Rather than giving an opinion on why, I want to explore how the Bible prepares us for events like these and how followers of Jesus can respond.
Since the ascension of Jesus Christ the church went from being a handful of persecuted people to becoming the state religion of the whole Roman Empire. Living in a time, today, when Christians enjoy being a majority we can understand the thinking that the church would go from strength to strength.
We consider that the collapse of the Roman Empire and the fall of one of its capitals, Constantinople, came to be symbolised by the conversion of this grand cathedral into a mosque, many believers began to question their assumptions of Christianity. Yet again, today, as we see this museum being returned to its former status, not as a church but as a mosque, we can find ourselves in that same boat and wondering why?
So let me ask this question: How do we understand God as being in control when things seem to be going bad?

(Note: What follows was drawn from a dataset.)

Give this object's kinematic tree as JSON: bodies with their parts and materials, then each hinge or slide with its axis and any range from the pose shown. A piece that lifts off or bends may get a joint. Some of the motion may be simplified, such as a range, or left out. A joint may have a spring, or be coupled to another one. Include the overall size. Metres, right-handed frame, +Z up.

I want to give three verses and principles to help us look at history and see a suitable response as followers of Jesus. (Note I did not come up with these, but I found them helpful while I was living as a minority Christian in a majority Muslim country).

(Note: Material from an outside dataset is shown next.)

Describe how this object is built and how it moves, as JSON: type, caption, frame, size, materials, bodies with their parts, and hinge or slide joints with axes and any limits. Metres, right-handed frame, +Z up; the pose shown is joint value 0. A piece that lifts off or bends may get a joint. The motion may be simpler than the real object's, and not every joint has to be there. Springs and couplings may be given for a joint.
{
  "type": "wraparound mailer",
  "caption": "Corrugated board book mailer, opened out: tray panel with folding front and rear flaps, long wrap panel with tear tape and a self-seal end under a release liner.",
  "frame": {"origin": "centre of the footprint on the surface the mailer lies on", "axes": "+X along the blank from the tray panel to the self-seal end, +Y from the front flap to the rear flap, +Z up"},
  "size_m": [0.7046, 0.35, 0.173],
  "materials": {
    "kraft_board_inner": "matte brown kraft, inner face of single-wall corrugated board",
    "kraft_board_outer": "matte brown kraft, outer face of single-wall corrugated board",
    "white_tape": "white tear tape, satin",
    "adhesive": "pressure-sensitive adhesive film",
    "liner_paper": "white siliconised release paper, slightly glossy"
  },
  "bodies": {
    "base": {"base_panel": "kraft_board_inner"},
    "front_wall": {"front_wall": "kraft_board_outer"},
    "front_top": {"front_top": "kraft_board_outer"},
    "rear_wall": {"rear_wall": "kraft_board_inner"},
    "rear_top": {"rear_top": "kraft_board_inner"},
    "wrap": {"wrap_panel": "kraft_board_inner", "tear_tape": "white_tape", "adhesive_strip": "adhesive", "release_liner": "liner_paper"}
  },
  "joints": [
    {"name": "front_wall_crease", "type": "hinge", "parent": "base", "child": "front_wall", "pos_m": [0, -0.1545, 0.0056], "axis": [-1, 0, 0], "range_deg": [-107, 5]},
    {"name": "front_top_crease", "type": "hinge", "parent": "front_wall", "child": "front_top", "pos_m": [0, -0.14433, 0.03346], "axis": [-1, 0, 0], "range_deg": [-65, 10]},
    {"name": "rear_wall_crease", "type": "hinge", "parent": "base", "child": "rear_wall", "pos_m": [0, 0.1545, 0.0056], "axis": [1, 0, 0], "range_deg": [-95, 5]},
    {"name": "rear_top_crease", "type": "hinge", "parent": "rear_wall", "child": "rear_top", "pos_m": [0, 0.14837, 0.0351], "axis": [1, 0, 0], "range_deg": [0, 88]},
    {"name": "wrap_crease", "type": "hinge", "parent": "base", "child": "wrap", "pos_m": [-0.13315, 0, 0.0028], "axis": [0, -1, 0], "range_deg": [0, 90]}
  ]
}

1. Daniel 4:17, 32 “God rules over the Kingdom of man” This statement was written in a time of great disaster; The Babylonian Captivity. We must recognise that the Babylonians were God’s tool which he used for his purposes. The response for followers of Jesus in such seeming disaster is Faith - for us to believe in this scripture and trust our futures to this promise.
2. Matthew 16:18 “I will build my church and the gates of Hades will not stand” This is God’s purpose - to build his church. The response of a follower of Jesus is to be involved in the purposes of God.
3. Psalm 2:1-5 “The nations will rage” The Nations will rage against the truth of the now but not yet Kingdom of God and the kingship of Jesus Christ/ The Messiah who has all authority. The response of a follower of Jesus is to stand as witnesses of this truth despite opposition from our fellow humans.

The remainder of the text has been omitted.